Il settore zootecnico è uno dei principali responsabili della produzione di gas serra che stanno alterando il clima del pianeta. L’allevamento di animali genera, secondo la FAO, il 18% delle emissioni totali di gas serra nell’atmosfera. Secondo il World Watch Institute, invece, l’incidenza dell’allevamento è addirittura del 51%, perché occorre tenere conto nelle valutazioni dell’ossigeno necessario agli animali per vivere, del mancato impiego del terreno per produrre cibo per gli esseri umani o per ospitare le foreste. Il calcolo del WWI tiene conto anche dell’energia usata per cucinare la carne, per la produzione, la distribuzione e il packaging dei prodotti di origine animale e dell’energia necessaria per produrre medicinali veterinari. L’alto livello dei gas serra prodotto dagli allevamenti è dovuto anche alle emissioni di metano, un gas serra 20 volte più potente dell’anidride carbonica.  E’ facile rendersi conto come il ridurre solo di metà il consumo di carne corrispondente a 1.3 miliardi di  tonnellate di granaglie necessarie per allevare gli animali, dimezzerebbe la quota di gas serra emessa dagli allevamenti e, cosa ancor più importante, risolverebbe il problema della fame nel mondo.
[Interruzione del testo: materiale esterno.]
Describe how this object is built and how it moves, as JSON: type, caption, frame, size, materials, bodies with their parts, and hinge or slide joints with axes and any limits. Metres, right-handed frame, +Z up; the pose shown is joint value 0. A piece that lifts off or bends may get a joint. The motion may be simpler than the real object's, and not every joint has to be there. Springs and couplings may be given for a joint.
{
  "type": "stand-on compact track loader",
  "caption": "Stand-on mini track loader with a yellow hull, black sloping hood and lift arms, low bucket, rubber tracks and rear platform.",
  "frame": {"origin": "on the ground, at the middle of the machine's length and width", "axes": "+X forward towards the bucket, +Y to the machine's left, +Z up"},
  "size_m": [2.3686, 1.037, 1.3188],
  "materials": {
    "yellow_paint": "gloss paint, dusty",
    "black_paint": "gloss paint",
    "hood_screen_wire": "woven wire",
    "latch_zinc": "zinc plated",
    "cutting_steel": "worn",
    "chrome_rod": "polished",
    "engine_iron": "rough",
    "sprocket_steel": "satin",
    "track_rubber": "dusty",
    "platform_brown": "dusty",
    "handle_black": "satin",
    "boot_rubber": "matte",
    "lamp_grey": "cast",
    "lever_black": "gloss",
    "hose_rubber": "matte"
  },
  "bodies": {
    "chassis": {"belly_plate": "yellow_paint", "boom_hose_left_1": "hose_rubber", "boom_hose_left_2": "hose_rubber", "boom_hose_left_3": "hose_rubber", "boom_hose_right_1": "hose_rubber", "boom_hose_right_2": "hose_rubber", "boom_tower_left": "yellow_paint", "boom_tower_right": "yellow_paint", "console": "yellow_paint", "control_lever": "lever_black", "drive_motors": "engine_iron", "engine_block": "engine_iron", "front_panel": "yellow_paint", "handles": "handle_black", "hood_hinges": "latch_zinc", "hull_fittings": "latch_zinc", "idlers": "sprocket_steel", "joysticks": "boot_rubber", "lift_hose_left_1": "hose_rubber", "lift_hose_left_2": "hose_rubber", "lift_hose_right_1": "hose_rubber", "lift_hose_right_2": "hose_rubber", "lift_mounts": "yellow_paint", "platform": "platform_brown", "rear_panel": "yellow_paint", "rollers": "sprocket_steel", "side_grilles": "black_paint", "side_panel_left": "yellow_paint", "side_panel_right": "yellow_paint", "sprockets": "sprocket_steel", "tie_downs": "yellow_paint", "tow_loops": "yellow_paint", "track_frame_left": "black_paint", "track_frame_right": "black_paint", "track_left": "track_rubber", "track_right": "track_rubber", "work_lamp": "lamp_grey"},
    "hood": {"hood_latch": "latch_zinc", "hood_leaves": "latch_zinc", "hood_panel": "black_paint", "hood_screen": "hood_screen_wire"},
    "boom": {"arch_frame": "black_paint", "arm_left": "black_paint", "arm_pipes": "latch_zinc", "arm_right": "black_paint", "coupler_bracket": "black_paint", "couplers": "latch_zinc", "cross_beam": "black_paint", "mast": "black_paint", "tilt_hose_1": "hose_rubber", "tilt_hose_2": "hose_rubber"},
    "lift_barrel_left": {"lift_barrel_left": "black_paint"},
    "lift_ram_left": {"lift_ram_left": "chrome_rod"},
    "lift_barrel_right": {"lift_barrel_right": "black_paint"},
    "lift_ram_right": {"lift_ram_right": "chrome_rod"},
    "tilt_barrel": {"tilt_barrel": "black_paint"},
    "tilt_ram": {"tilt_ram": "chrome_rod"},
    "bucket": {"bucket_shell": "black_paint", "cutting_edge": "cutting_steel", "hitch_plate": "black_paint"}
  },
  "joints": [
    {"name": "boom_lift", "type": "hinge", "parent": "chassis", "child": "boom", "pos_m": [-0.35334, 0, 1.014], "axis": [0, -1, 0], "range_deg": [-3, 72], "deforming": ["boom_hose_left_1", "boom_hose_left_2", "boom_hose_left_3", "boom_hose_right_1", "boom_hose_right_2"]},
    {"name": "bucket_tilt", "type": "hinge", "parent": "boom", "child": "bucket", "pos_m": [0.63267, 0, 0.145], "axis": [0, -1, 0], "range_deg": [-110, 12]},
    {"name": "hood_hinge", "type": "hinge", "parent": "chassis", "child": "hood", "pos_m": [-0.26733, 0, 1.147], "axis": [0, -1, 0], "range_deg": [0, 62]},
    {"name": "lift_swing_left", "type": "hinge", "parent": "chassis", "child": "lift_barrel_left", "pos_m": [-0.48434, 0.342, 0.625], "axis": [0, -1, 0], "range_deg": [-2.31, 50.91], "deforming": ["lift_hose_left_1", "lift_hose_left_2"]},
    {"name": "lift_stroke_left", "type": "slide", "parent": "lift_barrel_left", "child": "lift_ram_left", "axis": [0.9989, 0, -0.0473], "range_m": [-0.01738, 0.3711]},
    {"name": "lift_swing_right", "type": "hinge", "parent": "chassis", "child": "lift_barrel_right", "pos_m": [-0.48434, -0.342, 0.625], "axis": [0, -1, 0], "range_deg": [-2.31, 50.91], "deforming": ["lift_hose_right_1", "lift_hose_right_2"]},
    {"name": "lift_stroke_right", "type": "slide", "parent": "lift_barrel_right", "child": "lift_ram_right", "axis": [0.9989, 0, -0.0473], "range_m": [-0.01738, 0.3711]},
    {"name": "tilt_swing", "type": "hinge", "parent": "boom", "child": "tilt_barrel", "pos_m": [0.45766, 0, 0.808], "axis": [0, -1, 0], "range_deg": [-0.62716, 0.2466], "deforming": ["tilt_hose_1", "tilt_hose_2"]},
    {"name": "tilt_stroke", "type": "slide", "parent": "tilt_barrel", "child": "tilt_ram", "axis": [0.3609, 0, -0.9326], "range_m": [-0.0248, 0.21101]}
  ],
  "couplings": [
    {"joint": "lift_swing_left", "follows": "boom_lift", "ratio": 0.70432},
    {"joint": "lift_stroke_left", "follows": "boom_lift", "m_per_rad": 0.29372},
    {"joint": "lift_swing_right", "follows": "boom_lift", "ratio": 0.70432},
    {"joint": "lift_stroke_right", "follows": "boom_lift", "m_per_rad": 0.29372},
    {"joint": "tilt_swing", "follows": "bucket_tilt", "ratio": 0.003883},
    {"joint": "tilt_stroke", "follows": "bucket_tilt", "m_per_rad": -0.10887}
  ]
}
Un altro aspetto della proliferazione degli allevamenti industriali estremamente negativo per il clima e la biodiversità è l’abbattimento delle foreste per ricavarne pascoli e per la coltivazione di piante come la soia. Tre quarti della soia prodotta a livello globale viene utilizzata per l’alimentazione animale. L’allevamento del bestiame e la coltivazione della soia, insieme all’industria del legname, è una delle cause principali della deforestazione nella regione amazzonica. Negli ultimi decenni vi è stata una costante crescita della superficie coltivata a soia che ormai copre oltre 1 milione di chilometri quadrati dell’Amazzonia: una superficie pari alla totalità dell’Europa settentrionale (Francia, Germania, Belgio, Paesi Bassi messi insieme)
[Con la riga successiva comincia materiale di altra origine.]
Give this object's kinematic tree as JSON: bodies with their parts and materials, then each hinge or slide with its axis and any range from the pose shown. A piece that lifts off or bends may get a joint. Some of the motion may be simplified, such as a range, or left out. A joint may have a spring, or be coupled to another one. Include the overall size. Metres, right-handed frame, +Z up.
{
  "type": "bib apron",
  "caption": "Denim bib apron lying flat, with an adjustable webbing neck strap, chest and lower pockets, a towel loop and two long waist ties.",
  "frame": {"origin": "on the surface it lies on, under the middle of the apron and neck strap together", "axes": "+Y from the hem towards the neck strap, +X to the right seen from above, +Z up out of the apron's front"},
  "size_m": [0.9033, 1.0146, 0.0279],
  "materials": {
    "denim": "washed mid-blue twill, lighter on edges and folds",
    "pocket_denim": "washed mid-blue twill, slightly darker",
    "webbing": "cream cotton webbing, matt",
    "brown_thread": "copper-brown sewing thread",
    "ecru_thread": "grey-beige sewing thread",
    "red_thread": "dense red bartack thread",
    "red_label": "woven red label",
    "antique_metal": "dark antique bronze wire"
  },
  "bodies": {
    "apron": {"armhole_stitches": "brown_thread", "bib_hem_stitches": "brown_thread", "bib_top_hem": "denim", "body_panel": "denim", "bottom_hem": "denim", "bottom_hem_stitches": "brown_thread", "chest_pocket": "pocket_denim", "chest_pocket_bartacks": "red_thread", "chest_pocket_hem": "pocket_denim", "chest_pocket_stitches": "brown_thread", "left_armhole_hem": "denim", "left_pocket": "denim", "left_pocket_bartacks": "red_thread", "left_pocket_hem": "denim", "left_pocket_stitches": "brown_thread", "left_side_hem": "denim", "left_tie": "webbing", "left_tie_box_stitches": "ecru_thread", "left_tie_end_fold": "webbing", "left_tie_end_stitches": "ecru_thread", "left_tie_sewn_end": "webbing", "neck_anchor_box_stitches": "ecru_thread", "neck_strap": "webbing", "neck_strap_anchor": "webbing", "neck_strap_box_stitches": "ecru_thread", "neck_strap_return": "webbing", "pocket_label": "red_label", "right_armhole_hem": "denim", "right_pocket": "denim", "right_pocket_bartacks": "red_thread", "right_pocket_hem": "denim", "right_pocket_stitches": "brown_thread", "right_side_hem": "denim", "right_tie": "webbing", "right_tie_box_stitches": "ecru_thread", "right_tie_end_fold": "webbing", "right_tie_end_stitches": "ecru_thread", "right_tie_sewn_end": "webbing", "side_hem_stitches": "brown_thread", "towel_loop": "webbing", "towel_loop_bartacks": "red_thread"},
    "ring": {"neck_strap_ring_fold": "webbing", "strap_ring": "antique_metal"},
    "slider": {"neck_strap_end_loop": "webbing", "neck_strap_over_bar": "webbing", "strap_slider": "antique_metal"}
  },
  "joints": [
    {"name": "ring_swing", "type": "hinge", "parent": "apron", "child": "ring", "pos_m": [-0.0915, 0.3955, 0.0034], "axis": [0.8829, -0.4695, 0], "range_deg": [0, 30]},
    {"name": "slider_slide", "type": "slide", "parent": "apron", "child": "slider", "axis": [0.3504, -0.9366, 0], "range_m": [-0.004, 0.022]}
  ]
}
Per impiantare una monocoltura di soia, si abbattono migliaia di chilometri quadrati di foresta tropicale ricchissima di specie vegetali ed animali.

In molte regioni del pianeta già oggi si affronta una grave crisi idrica e gli scienziati prevedono che nel prossimo futuro questa si aggraverà notevolmente. In termini di impronta idrica, si calcola che in un allevamento convenzionale siano necessari circa 15.500 litri di acqua per ottenere un chilo di carne di manzo (calcolando quanta ne serve per allevare gli animali e irrigare i campi in cui si coltivano i mangimi), 3920 per un chilo di pollo, a fronte di soli 1827 litri per un chilo di grano e 290 per un chilo di patate direttamente impiegati per l’alimentazione umana.

Oltre all’enorme danno ambientale, lo sconsiderato consumo di carni nei paesi occidentali, in veloce aumento anche in quelli in via di sviluppo, comporta seri danni alla salute dei consumatori, con gravi costi sanitari. Nel contesto di un’educazione civica ed ambientale, anche l’educazione alimentare è un tema importante da trattare nelle scuole, al fine di conseguire un consapevole ridimensionamento del consumo di carni, con benefici per la salute individuale e per l’ambiente.